Lewin: I guess it’s summed up in Mark’s line, “You can’t have too much insurance.” I would describe myself as a fundamentalist atheist, but I’m fascinated by how religion plays into people’s lives. And I’ve come to respect it more and more, particularly when I come across a character like Mark who has a razor-sharp mind. I’ve always thought the smarter you are, the less religion you have, but that’s not the way it works. There are other reasons people have religion, and in very personal ways, not always according to the book. Mark certainly didn’t. So I was trying to say something about the flexibility of religion; that God is someone you can blame as well as worship.
And as I writer, I appreciate and relate to people who are poets, although I’m not one. They reinterpret experiences and life, and that reinterpretation is often what we call spirituality. You translate the mundane details into something a little bit larger.
You originally considered having a disabled actor play Mark. What sold you on John Hawkes instead?
Lewin: Our casting director was absolutely passionate about our project, and she gave me the sense that John was the sort of person that would give the role more than anyone else, that he’d really bring soul to it. When I met him, I felt there was a sort of affinity between him and Mark—a wryness about John that related to how I wanted Mark to be portrayed. He’s a sweet-natured guy, nothing like the creepy guys he plays, like in Winter’s Bone.
Also at the physical level, I was looking for a small-framed actor. I felt that having to use computer-generated imagery and body doubles would be a total nightmare. You could cheat a little bit—people are not all that familiar anymore with exactly what polio looks like. There was a doctor friend of mine from Australia who looked at a rough cut and didn’t know John Hawkes and was convinced he was looking at real polio victim. So I knew John had the right kind of physical frame and the right motivation to accomplish the physical transformation. I’m not a fatalist, but when John dropped in my lap, I thought it was meant to be.
You mentioned most people no longer knowing what polio looks like. Did you feel a need in the film to inform younger generations about polio?

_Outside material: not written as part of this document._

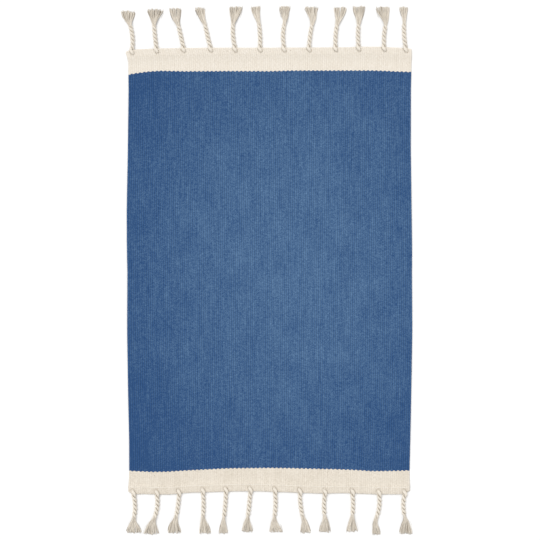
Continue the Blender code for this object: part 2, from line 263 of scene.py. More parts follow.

Lewin: I don’t think I’m informing very much. Polio was not easy to understand. If 10 kids got polio all at the same time, you’d have 10 wildly different results, and no one knew why this was so. What I wanted to explain, because it came up in my own life, was people assume that if you can’t move, you don’t have feeling, that a touch doesn’t register. I wanted to make the point clearly that Mark and other polio people had ordinary physical sensation.